>> Begin

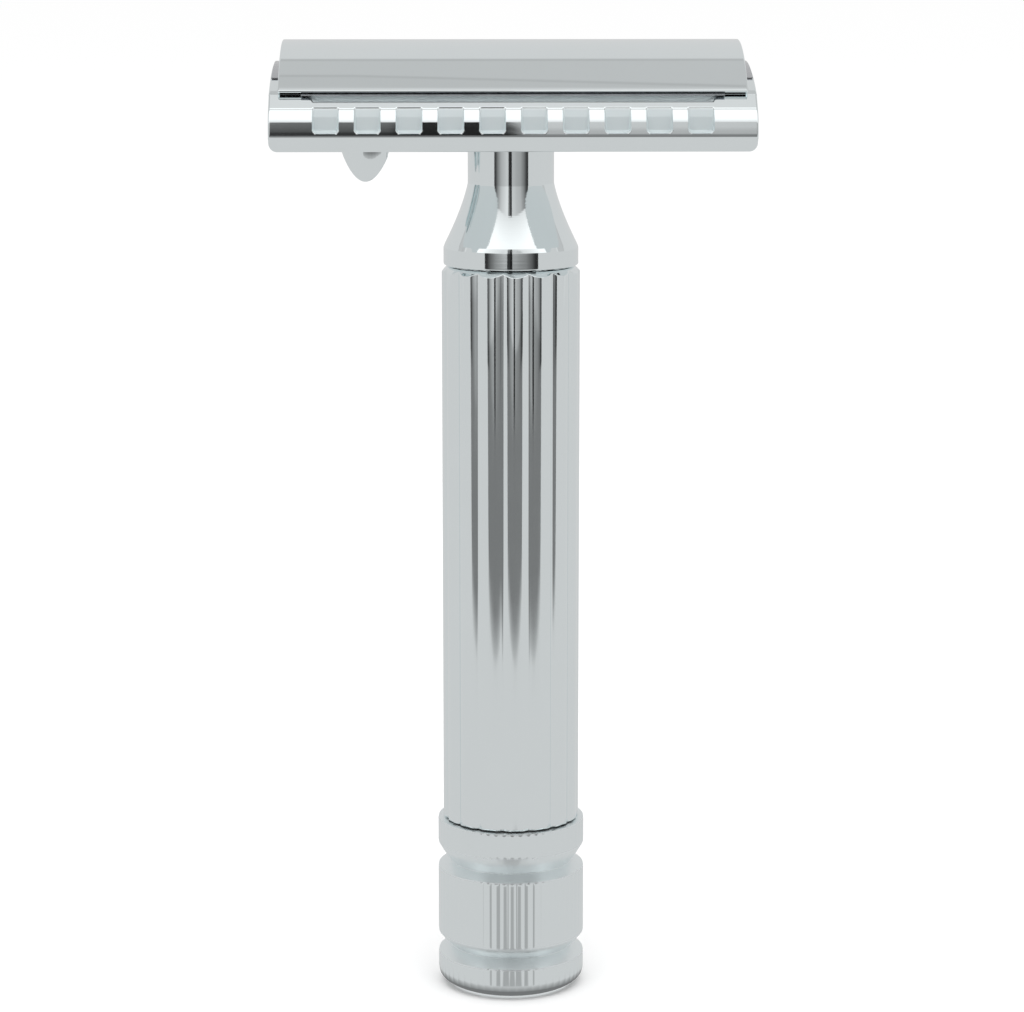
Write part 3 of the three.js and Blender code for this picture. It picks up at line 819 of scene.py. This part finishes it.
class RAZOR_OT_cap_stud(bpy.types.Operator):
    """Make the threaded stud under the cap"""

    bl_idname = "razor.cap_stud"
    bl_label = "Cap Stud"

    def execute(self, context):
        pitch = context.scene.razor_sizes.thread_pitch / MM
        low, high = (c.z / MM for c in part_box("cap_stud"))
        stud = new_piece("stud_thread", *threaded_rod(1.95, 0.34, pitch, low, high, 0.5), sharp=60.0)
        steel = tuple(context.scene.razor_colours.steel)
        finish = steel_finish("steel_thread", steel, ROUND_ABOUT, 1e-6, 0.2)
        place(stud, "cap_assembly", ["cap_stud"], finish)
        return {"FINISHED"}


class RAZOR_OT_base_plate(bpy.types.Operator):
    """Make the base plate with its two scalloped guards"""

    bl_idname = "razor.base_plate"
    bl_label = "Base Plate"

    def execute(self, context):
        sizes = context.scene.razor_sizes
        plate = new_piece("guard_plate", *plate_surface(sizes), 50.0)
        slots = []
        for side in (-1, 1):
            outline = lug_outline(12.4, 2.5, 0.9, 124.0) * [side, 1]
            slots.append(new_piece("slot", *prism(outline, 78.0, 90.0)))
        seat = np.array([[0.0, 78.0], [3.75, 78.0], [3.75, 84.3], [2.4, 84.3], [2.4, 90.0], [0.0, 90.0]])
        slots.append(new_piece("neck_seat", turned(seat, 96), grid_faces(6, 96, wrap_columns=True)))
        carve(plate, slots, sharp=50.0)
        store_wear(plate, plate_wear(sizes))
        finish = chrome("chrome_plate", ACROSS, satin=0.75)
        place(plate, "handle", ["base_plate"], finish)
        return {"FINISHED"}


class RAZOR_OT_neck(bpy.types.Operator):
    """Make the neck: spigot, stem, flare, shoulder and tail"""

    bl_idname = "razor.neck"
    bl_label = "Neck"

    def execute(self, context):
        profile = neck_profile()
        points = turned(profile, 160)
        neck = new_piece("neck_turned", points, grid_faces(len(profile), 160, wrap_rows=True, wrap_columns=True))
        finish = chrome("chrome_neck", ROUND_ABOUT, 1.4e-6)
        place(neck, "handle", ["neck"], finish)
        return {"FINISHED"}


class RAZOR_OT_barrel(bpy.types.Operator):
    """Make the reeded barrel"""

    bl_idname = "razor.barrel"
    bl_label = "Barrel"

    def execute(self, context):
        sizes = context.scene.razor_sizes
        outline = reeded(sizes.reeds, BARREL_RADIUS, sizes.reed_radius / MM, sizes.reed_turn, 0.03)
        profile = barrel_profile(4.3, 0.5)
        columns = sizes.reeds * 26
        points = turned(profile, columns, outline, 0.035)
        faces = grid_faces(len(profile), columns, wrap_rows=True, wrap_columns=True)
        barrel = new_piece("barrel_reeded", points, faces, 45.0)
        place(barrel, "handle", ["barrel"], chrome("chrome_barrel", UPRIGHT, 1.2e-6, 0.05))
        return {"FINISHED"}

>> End

- [Given problem]:
In the listing above, reproduce the first line and each one after it through the line that contains "the base plate".

- [Answer to this problem]:
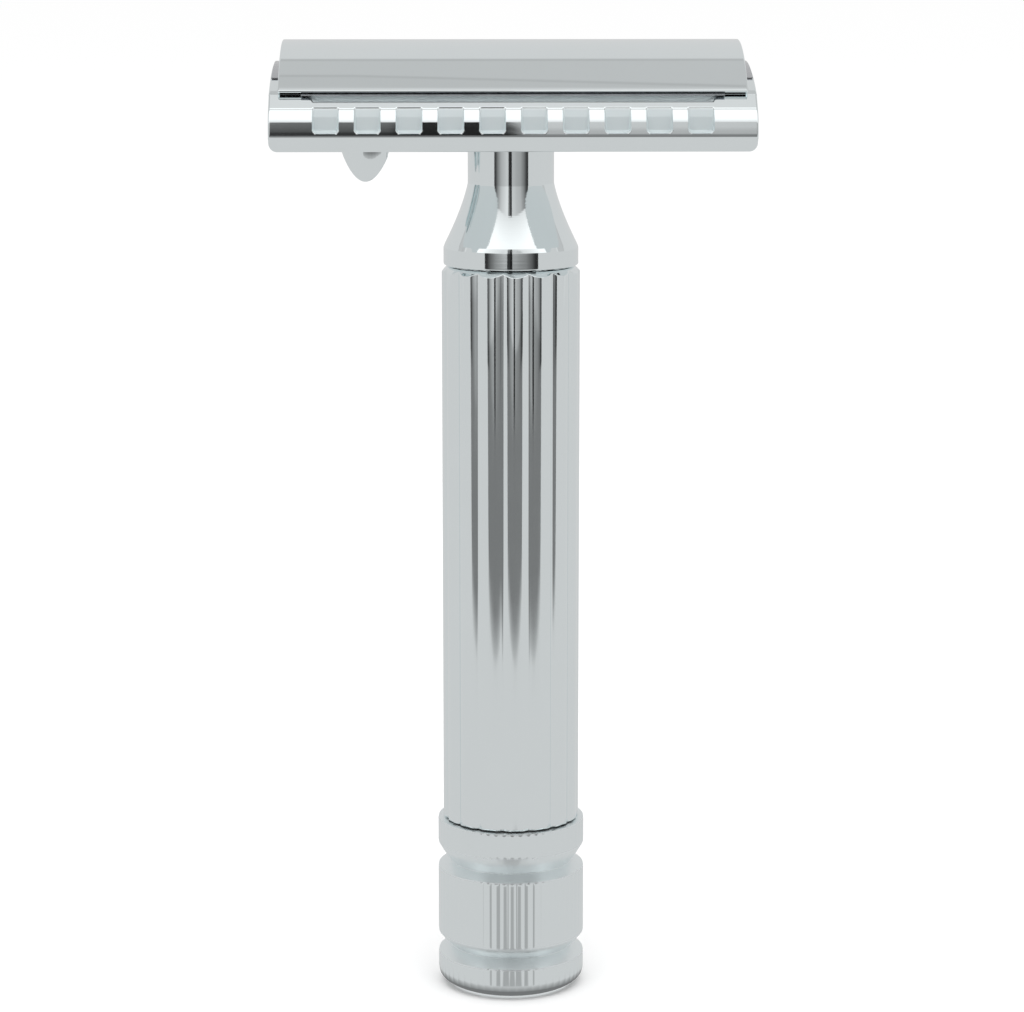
Write part 3 of the three.js and Blender code for this picture. It picks up at line 819 of scene.py. This part finishes it.
class RAZOR_OT_cap_stud(bpy.types.Operator):
    """Make the threaded stud under the cap"""

    bl_idname = "razor.cap_stud"
    bl_label = "Cap Stud"

    def execute(self, context):
        pitch = context.scene.razor_sizes.thread_pitch / MM
        low, high = (c.z / MM for c in part_box("cap_stud"))
        stud = new_piece("stud_thread", *threaded_rod(1.95, 0.34, pitch, low, high, 0.5), sharp=60.0)
        steel = tuple(context.scene.razor_colours.steel)
        finish = steel_finish("steel_thread", steel, ROUND_ABOUT, 1e-6, 0.2)
        place(stud, "cap_assembly", ["cap_stud"], finish)
        return {"FINISHED"}


class RAZOR_OT_base_plate(bpy.types.Operator):
    """Make the base plate with its two scalloped guards"""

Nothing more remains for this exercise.